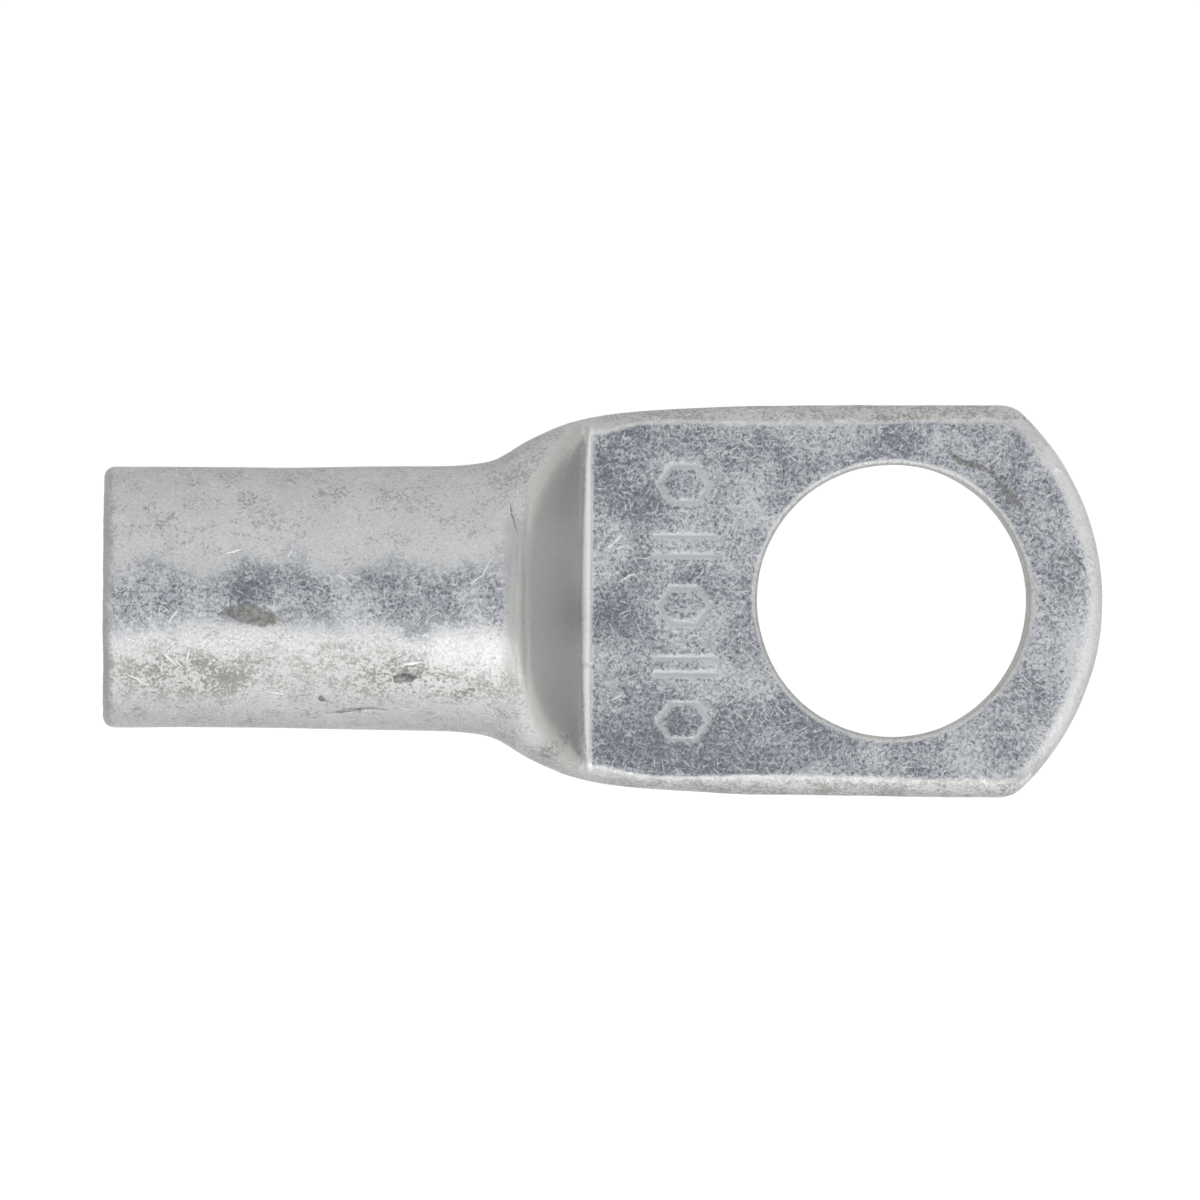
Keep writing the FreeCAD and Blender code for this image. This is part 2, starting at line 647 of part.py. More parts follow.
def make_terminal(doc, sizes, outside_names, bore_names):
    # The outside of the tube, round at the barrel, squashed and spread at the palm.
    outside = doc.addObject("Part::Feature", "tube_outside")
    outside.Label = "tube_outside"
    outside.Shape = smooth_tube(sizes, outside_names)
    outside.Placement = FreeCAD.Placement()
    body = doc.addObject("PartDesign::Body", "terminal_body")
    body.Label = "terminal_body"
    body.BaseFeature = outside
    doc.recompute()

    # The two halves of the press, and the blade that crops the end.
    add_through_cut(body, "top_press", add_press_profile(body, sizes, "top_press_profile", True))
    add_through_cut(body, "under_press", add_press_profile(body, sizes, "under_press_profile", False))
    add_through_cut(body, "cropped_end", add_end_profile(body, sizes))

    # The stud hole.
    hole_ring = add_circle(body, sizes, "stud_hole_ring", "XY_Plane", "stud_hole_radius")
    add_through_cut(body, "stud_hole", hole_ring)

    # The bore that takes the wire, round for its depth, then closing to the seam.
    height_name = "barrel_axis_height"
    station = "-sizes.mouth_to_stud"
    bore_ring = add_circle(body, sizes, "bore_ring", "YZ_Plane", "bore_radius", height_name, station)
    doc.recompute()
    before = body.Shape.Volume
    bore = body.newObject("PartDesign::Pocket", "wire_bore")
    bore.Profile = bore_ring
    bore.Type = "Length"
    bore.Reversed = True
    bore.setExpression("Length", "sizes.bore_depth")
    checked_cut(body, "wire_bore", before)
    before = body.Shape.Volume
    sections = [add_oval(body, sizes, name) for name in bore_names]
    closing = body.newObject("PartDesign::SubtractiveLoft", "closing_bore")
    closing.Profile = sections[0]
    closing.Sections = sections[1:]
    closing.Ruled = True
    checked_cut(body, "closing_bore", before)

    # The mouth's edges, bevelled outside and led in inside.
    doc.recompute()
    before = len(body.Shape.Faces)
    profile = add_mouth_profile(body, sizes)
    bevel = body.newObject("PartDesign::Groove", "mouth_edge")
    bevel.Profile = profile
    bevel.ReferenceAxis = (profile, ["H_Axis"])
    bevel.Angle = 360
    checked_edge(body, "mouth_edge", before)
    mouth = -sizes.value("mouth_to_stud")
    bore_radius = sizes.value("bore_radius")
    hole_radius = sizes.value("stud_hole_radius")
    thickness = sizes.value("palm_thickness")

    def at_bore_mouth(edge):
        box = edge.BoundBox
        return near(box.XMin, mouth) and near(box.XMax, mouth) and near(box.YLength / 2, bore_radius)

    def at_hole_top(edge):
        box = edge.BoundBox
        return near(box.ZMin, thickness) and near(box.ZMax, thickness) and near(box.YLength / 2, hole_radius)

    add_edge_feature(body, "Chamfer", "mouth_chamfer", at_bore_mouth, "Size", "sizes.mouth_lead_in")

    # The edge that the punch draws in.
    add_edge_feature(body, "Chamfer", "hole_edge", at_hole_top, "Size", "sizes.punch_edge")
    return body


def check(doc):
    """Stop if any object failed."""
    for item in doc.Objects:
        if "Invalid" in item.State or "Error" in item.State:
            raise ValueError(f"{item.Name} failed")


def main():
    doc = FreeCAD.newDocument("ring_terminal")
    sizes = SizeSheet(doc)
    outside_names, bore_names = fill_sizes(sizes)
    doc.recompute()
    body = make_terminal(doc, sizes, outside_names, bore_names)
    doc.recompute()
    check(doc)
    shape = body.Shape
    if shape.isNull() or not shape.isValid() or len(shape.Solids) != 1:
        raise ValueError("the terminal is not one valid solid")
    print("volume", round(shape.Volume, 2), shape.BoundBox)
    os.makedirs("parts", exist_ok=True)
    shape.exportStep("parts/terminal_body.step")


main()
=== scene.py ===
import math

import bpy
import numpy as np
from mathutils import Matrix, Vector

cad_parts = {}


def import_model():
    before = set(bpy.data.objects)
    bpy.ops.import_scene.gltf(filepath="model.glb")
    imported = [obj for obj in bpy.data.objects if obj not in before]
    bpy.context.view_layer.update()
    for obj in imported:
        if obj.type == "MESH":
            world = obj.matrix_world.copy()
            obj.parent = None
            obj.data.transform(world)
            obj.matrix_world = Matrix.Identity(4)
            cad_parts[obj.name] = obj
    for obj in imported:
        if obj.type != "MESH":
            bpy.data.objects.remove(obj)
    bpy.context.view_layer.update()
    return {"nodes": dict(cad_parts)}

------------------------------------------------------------

Exercise instructions
From the line that contains "# The edge that the punch draws in." through the line that contains "bpy.data.objects.remove(obj)", reproduce every line exactly, both end lines included.

Correct answer
    # The edge that the punch draws in.
    add_edge_feature(body, "Chamfer", "hole_edge", at_hole_top, "Size", "sizes.punch_edge")
    return body


def check(doc):
    """Stop if any object failed."""
    for item in doc.Objects:
        if "Invalid" in item.State or "Error" in item.State:
            raise ValueError(f"{item.Name} failed")


def main():
    doc = FreeCAD.newDocument("ring_terminal")
    sizes = SizeSheet(doc)
    outside_names, bore_names = fill_sizes(sizes)
    doc.recompute()
    body = make_terminal(doc, sizes, outside_names, bore_names)
    doc.recompute()
    check(doc)
    shape = body.Shape
    if shape.isNull() or not shape.isValid() or len(shape.Solids) != 1:
        raise ValueError("the terminal is not one valid solid")
    print("volume", round(shape.Volume, 2), shape.BoundBox)
    os.makedirs("parts", exist_ok=True)
    shape.exportStep("parts/terminal_body.step")


main()
=== scene.py ===
import math

import bpy
import numpy as np
from mathutils import Matrix, Vector

cad_parts = {}


def import_model():
    before = set(bpy.data.objects)
    bpy.ops.import_scene.gltf(filepath="model.glb")
    imported = [obj for obj in bpy.data.objects if obj not in before]
    bpy.context.view_layer.update()
    for obj in imported:
        if obj.type == "MESH":
            world = obj.matrix_world.copy()
            obj.parent = None
            obj.data.transform(world)
            obj.matrix_world = Matrix.Identity(4)
            cad_parts[obj.name] = obj
    for obj in imported:
        if obj.type != "MESH":
            bpy.data.objects.remove(obj)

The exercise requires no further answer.